- [WORK REQUIRED]
Only the lines from the one containing "skirt_middle = foot_radius" through the one containing "imported = [obj" are to be copied, exactly and with both ends kept.

- [PROVIDED MATERIAL]
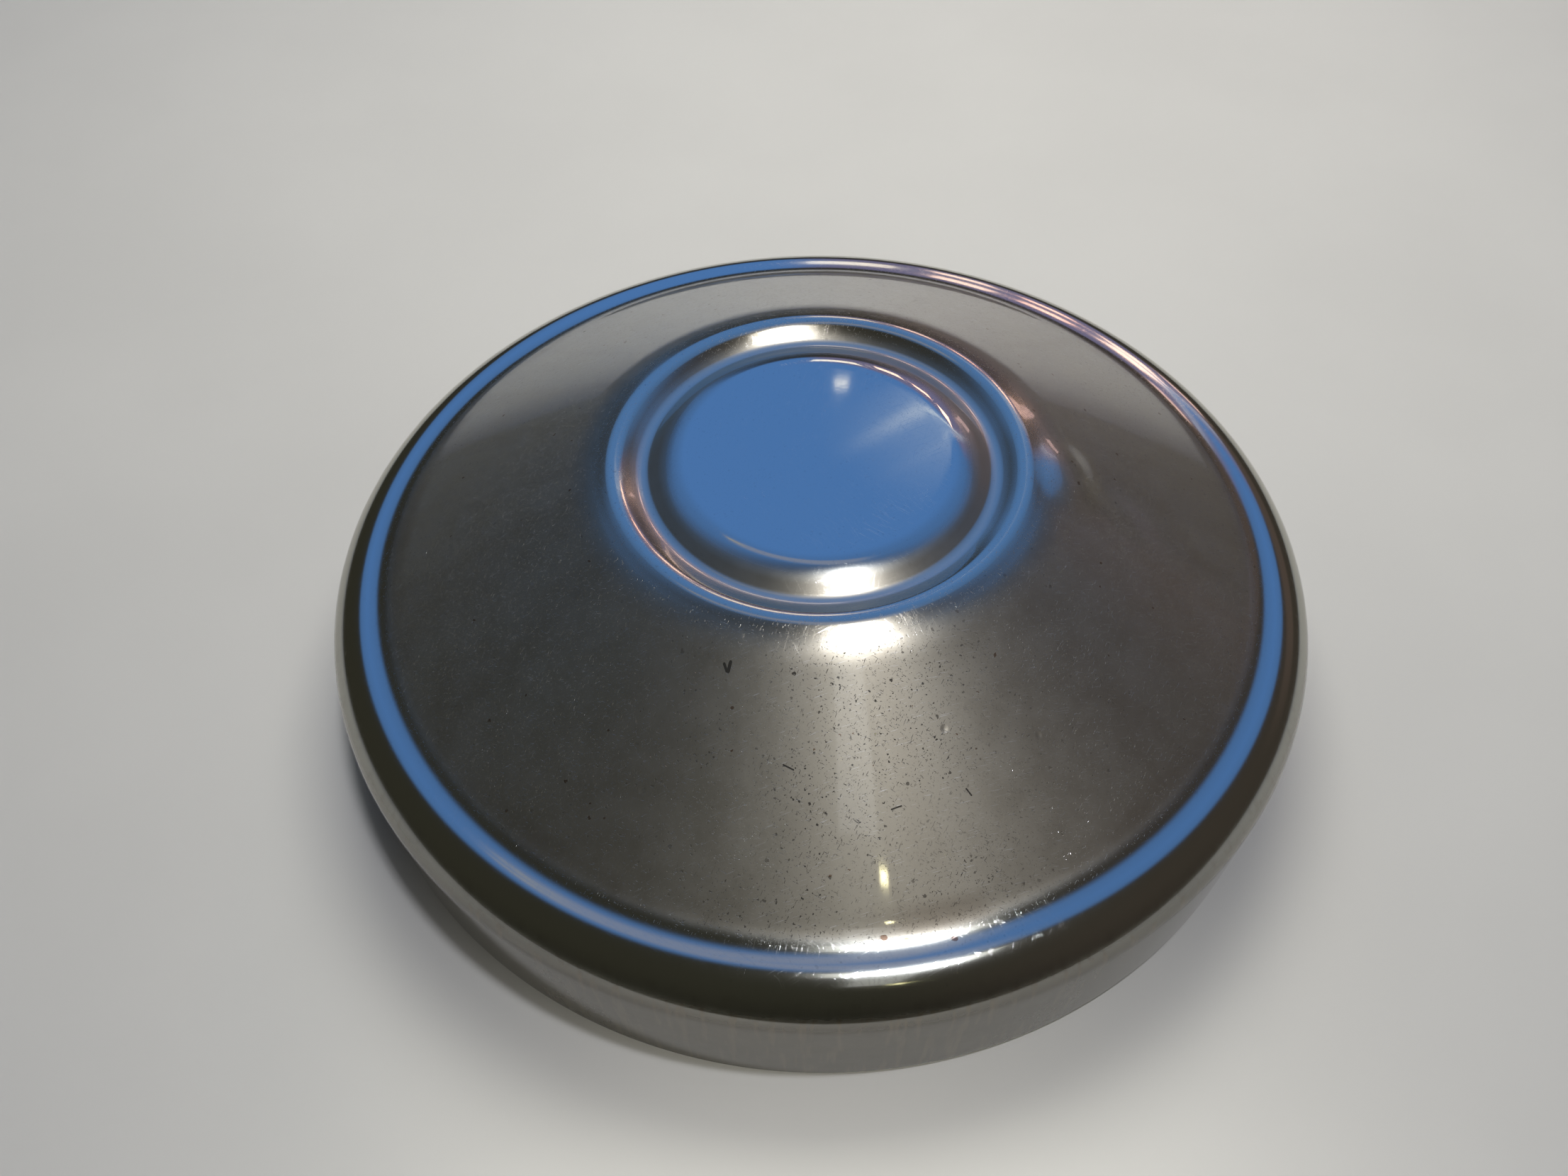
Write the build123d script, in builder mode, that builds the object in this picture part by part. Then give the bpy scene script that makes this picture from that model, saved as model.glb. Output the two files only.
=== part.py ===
from build123d import *
from math import atan2, cos, degrees, hypot, radians, sin, tan
import os

# A round stainless bedpan, lying on its seat with its base up.
# Millimetres. The origin is the centre of the plane that the pan rests on, and +Z
# points up through the base. Two sheet pressings are joined by a soldered seam.

# ---------------------------------------------------------------- sheet and joints
sheet_gauge = 0.9          # thickness of both pressings
assembly_clearance = 0.2   # gap left round the seat's edge before it is soldered

# ---------------------------------------------------------------- rolled edge and skirt
bulge_radius = 145.0       # widest point of the rolled edge
edge_height = 46.9         # top of the rolled edge above the rest plane
edge_bend_radius = 12.6    # outside radius of the rolled edge
edge_fall = 3.0            # degrees, fall from the gutter to the rolled edge
skirt_lean = 4.8           # degrees, the skirt leans in towards its foot
hem_width = 6.0            # foot of the skirt turned in under the seat
hem_bend_inside = 1.3      # inside radius of that turn

# ---------------------------------------------------------------- wall of the pan
gutter_flat = 0.4          # straight metal left between gutter and rolled edge
gutter_bend_radius = 18.0  # hollow where the sloping wall meets the gutter

# ---------------------------------------------------------------- base
base_height = 86.9         # flat of the base above the rest plane
base_flat_radius = 38.3    # flat disc of the base, to the corner of its edge
base_edge_inside = 11.1    # inside radius of the disc's edge
bevel_run = 5.5            # gentle slope round the disc
bevel_fall = 1.84          # fall of that slope
bevel_inside = 19.1        # inside radius where the slope gets steeper
groove_inner_run = 5.5     # from the gentle slope out to the foot of the groove
groove_fall = 2.51         # fall of that run
groove_bend_radius = 4.3   # hollow of the groove
groove_outer_run = 7.7     # from the foot of the groove out to the ridge
ridge_fall = 0.71          # corner of the ridge below the disc
ridge_inside = 4.8         # inside radius of the ridge
shoulder_run = 10.0        # from the ridge out to the shoulder at the top of the wall
shoulder_fall = 3.44       # corner of the shoulder below the ridge
shoulder_inside = 29.1     # inside radius of the shoulder

# ---------------------------------------------------------------- seat
joggle_run = 2.4           # length of the step that brings the seat flush with the hem
land_width = 6.5           # flat ring of the seat that lies on the rest plane
dish_run = 26.0            # sloping part of the seat, from the land to the neck
dish_rise = 9.0            # rise of that slope
neck_height = 9.0          # turned-in neck round the mouth
lip_width = 4.2            # the neck's edge folded back outwards
lip_drop = 3.4             # length of that fold
seat_bend_inside = 1.0     # small bends of the joggle and the lip
neck_bend_inside = 5.5     # broad bend from the seat into the neck

# ---------------------------------------------------------------- soldered seam
seam_width = 2.2           # solder on the seat's edge
seam_height = 3.2          # solder up the inside of the skirt


def turn_angle(before, corner, after):
    # Degrees that a path turns by at a corner.
    first = degrees(atan2(corner[1] - before[1], corner[0] - before[0]))
    second = degrees(atan2(after[1] - corner[1], after[0] - corner[0]))
    return abs((second - first + 180) % 360 - 180)


def fitted_radii(points, wanted):
    # Bend radii, made smaller only where two bends would meet on a short run.
    runs = [hypot(b[0] - a[0], b[1] - a[1]) for a, b in zip(points, points[1:])]
    tans = [
        tan(radians(turn_angle(*points[i : i + 3]) / 2)) for i in range(len(points) - 2)
    ]
    radii = list(wanted)
    for index, run in enumerate(runs):
        near = radii[index - 1] * tans[index - 1] if index > 0 else 0
        far = radii[index] * tans[index] if index < len(radii) else 0
        share = min(1, 0.99 * run / (near + far))
        if index > 0:
            radii[index - 1] *= share
        if index < len(radii):
            radii[index] *= share
    return radii


# ---------------------------------------------------------------- pan body, outer skin
# Rolled edge: an arc between the gutter's line and the skirt's line. Its corner lies
# on the bisector of the two lines' normals.
edge_centre = (bulge_radius - edge_bend_radius, edge_height - edge_bend_radius)
edge_half_turn = radians((90 - edge_fall + skirt_lean) / 2)
edge_bisector = radians((90 - edge_fall - skirt_lean) / 2)
edge_reach = edge_bend_radius / cos(edge_half_turn)
edge_corner = (
    edge_centre[0] + edge_reach * cos(edge_bisector),
    edge_centre[1] + edge_reach * sin(edge_bisector),
)
foot_radius = edge_corner[0] - edge_corner[1] * tan(radians(skirt_lean))

# Base: disc, gentle slope, groove, ridge and shoulder.
bevel_corner = (base_flat_radius + bevel_run, base_height - bevel_fall)
groove_corner = (bevel_corner[0] + groove_inner_run, bevel_corner[1] - groove_fall)
ridge_corner = (groove_corner[0] + groove_outer_run, base_height - ridge_fall)
shoulder_corner = (ridge_corner[0] + shoulder_run, ridge_corner[1] - shoulder_fall)

# Gutter: as far in from the rolled edge as the two bends need.
wall_slope = atan2(shoulder_corner[1] - edge_height, edge_centre[0] - shoulder_corner[0])
edge_tangent = edge_bend_radius * tan(edge_half_turn)
gutter_tangent = gutter_bend_radius * tan((wall_slope - radians(edge_fall)) / 2)
gutter_reach = edge_tangent + gutter_flat + gutter_tangent
gutter_corner = (
    edge_corner[0] - gutter_reach * cos(radians(edge_fall)),
    edge_corner[1] + gutter_reach * sin(radians(edge_fall)),
)

body_points = [
    (0, base_height),
    (base_flat_radius, base_height),
    bevel_corner,
    groove_corner,
    ridge_corner,
    shoulder_corner,
    gutter_corner,
    edge_corner,
    (foot_radius, 0),
    (foot_radius - hem_width, 0),
]
body_bends = [
    base_edge_inside + sheet_gauge,
    bevel_inside + sheet_gauge,
    groove_bend_radius,
    ridge_inside + sheet_gauge,
    shoulder_inside + sheet_gauge,
    gutter_bend_radius,
    edge_bend_radius,
    hem_bend_inside + sheet_gauge,
]

with BuildPart() as pan_body:
    with BuildSketch(Plane.XZ):
        with BuildLine():
            body_skin = FilletPolyline(*body_points, radius=fitted_radii(body_points, body_bends))
            offset(body_skin, amount=sheet_gauge, side=Side.RIGHT)
        make_face()
    revolve(axis=Axis.Z)

# ---------------------------------------------------------------- seat ring, outer skin
seat_edge_radius = foot_radius - sheet_gauge - hem_bend_inside - assembly_clearance
joggle_radius = foot_radius - hem_width - assembly_clearance - sheet_gauge
land_radius = joggle_radius - joggle_run
dish_radius = land_radius - land_width
neck_radius = dish_radius - dish_run
neck_top = dish_rise + neck_height

seat_points = [
    (seat_edge_radius, sheet_gauge),
    (joggle_radius, sheet_gauge),
    (land_radius, 0),
    (dish_radius, 0),
    (neck_radius, dish_rise),
    (neck_radius, neck_top),
    (neck_radius + lip_width, neck_top),
    (neck_radius + lip_width, neck_top - lip_drop),
]
seat_bends = [
    seat_bend_inside,
    seat_bend_inside + sheet_gauge,
    land_width,
    neck_bend_inside + sheet_gauge,
    seat_bend_inside + sheet_gauge,
    seat_bend_inside + sheet_gauge,
]

with BuildPart() as seat_ring:
    with BuildSketch(Plane.XZ):
        with BuildLine():
            seat_skin = FilletPolyline(*seat_points, radius=fitted_radii(seat_points, seat_bends))
            offset(seat_skin, amount=sheet_gauge, side=Side.RIGHT)
        make_face()
    revolve(axis=Axis.Z)

# ---------------------------------------------------------------- soldered seam
# A ring in the corner between the seat's edge and the skirt, cut back to both. Its
# outer side runs up the middle of the skirt's sheet, so the cut leaves one solid.
seam_floor = 2 * sheet_gauge
seam_top = seam_floor + seam_height
seam_inner = seat_edge_radius - seam_width
skirt_middle = foot_radius + seam_top * tan(radians(skirt_lean)) - sheet_gauge / 2

with BuildPart() as seam_solder:
    with BuildSketch(Plane.XZ):
        with BuildLine():
            Polyline(
                (seam_inner, seam_floor),
                (seam_inner, sheet_gauge),
                (foot_radius - sheet_gauge, sheet_gauge),
                (skirt_middle, seam_top),
                close=True,
            )
        make_face()
    revolve(axis=Axis.Z)
    add(pan_body.part, mode=Mode.SUBTRACT)
    add(seat_ring.part, mode=Mode.SUBTRACT)

# ---------------------------------------------------------------- files
os.makedirs("parts", exist_ok=True)

pan_body.part.label = "pan_body"
seat_ring.part.label = "seat_ring"
seam_solder.part.label = "seam_solder"

export_step(pan_body.part, "parts/pan_body.step")
export_step(seat_ring.part, "parts/seat_ring.step")
export_step(seam_solder.part, "parts/seam_solder.step")
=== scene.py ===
from math import atan2, cos, hypot, pi, radians, sin, tan

import bmesh
import bpy
from mathutils import Matrix, Vector


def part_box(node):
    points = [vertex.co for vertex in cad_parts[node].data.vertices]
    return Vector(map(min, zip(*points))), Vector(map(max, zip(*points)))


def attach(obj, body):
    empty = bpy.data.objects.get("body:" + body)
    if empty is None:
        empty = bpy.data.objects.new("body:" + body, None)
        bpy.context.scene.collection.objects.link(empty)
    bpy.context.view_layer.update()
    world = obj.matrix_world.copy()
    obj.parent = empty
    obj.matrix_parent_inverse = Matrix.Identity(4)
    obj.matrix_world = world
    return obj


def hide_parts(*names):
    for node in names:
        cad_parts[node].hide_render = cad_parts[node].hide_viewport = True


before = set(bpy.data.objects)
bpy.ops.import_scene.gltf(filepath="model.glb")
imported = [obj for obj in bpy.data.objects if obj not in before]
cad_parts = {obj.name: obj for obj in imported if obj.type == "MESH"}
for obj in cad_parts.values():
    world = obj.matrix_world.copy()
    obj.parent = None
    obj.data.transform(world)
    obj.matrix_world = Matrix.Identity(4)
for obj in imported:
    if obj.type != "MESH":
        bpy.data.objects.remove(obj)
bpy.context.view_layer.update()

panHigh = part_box("pan_body")[1]
bulgeRadius = panHigh.x  # widest point of the rolled edge
baseHeight = panHigh.z  # flat of the base above the floor
mm = 0.001
print("frame loaded, pan", round(2 * bulgeRadius / mm), "mm across")

# camera: one place, one look, nothing else
view = {
    "place": (-10.46 * mm, -286.26 * mm, 381.21 * mm),
    "pitch": 39.0,  # degrees up from straight down
    "roll": -1.124,
    "lens": 33.87,  # mm on a 36 mm sensor
}
lookout = bpy.data.cameras.new("lookout")
lookout.sensor_width = 36
lookout.lens = view["lens"]
lookout.clip_start = 0.01
camera = bpy.data.objects.new("lookout", lookout)
camera.matrix_world = (
    Matrix.Translation(view["place"])
    @ Matrix.Rotation(radians(view["pitch"]), 4, "X")
    @ Matrix.Rotation(radians(view["roll"]), 4, "Z")
)
bpy.context.scene.collection.objects.link(camera)
bpy.context.scene.camera = camera


def newObject(name, mesh):
    thing = bpy.data.objects.new(name, mesh)
    bpy.context.scene.collection.objects.link(thing)
    return thing


def lineMesh(name, points):
    # an open chain of edges in the XZ plane, which the turning tree spins about Z
    mesh = bpy.data.meshes.new(name)
    chain = [(i, i + 1) for i in range(len(points) - 1)]
    mesh.from_pydata([(r, 0, z) for r, z in points], chain, [])
    return mesh


def unitStep(a, b):
    length = hypot(b[0] - a[0], b[1] - a[1])
    return (b[0] - a[0]) / length, (b[1] - a[1]) / length, length


def between(a, b, share):
    return a[0] + share * (b[0] - a[0]), a[1] + share * (b[1] - a[1])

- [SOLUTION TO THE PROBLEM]
skirt_middle = foot_radius + seam_top * tan(radians(skirt_lean)) - sheet_gauge / 2

with BuildPart() as seam_solder:
    with BuildSketch(Plane.XZ):
        with BuildLine():
            Polyline(
                (seam_inner, seam_floor),
                (seam_inner, sheet_gauge),
                (foot_radius - sheet_gauge, sheet_gauge),
                (skirt_middle, seam_top),
                close=True,
            )
        make_face()
    revolve(axis=Axis.Z)
    add(pan_body.part, mode=Mode.SUBTRACT)
    add(seat_ring.part, mode=Mode.SUBTRACT)

# ---------------------------------------------------------------- files
os.makedirs("parts", exist_ok=True)

pan_body.part.label = "pan_body"
seat_ring.part.label = "seat_ring"
seam_solder.part.label = "seam_solder"

export_step(pan_body.part, "parts/pan_body.step")
export_step(seat_ring.part, "parts/seat_ring.step")
export_step(seam_solder.part, "parts/seam_solder.step")
=== scene.py ===
from math import atan2, cos, hypot, pi, radians, sin, tan

import bmesh
import bpy
from mathutils import Matrix, Vector


def part_box(node):
    points = [vertex.co for vertex in cad_parts[node].data.vertices]
    return Vector(map(min, zip(*points))), Vector(map(max, zip(*points)))


def attach(obj, body):
    empty = bpy.data.objects.get("body:" + body)
    if empty is None:
        empty = bpy.data.objects.new("body:" + body, None)
        bpy.context.scene.collection.objects.link(empty)
    bpy.context.view_layer.update()
    world = obj.matrix_world.copy()
    obj.parent = empty
    obj.matrix_parent_inverse = Matrix.Identity(4)
    obj.matrix_world = world
    return obj


def hide_parts(*names):
    for node in names:
        cad_parts[node].hide_render = cad_parts[node].hide_viewport = True


before = set(bpy.data.objects)
bpy.ops.import_scene.gltf(filepath="model.glb")
imported = [obj for obj in bpy.data.objects if obj not in before]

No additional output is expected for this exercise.